2. Dans le langage métaphorique, l’analogie ne s’applique pas sous tous les rapports ; autrement ce ne serait plus une analogie, mais l’expression exacte de la réalité. Sans doute, dans la nature, la tête ne peut dépendre d’une autre tête, car le corps humain ne fait pas partie d’un autre corps. Mais le corps, que l’on appelle ainsi par analogie, et qui représente une multitude ordonnée, peut faire partie d’une autre multitude ; ainsi la société domestique fait partie de la société civile. Et c’est pourquoi le père de famille, qui est la tête de la société domestique, a au-dessus de lui une autre tête qui est le gouvernement de la cité. En ce sens rien n’empêche que Dieu soit la tête du Christ, alors que le Christ est la tête de l’Église. 

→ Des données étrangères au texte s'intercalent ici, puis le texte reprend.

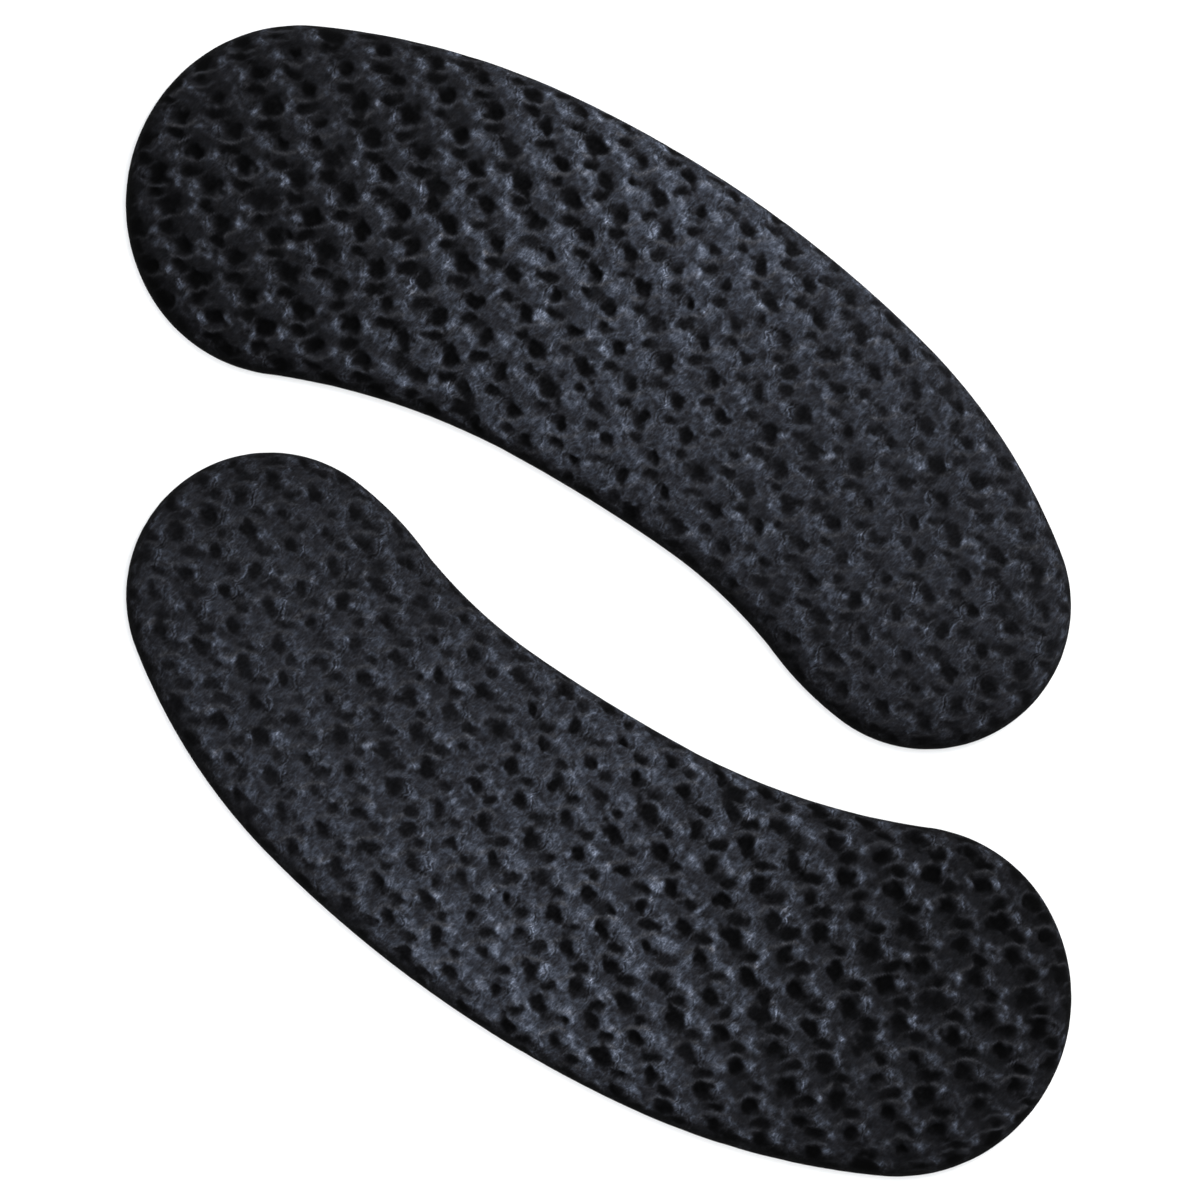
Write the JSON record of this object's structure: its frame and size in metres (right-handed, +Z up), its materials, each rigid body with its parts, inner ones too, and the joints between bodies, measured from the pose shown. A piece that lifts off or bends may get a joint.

3. La tête a une supériorité manifeste sur les autres membres extérieurs ; le coeur, lui, exerce une influence cachée. C’est pourquoi l’on compare au coeur le Saint-Esprit, qui vivifie et unifie invisiblement l’Église ; et l’on compare à la tête le Christ, dans sa nature visible, parce que, comme homme, il l’emporte sur les autres hommes.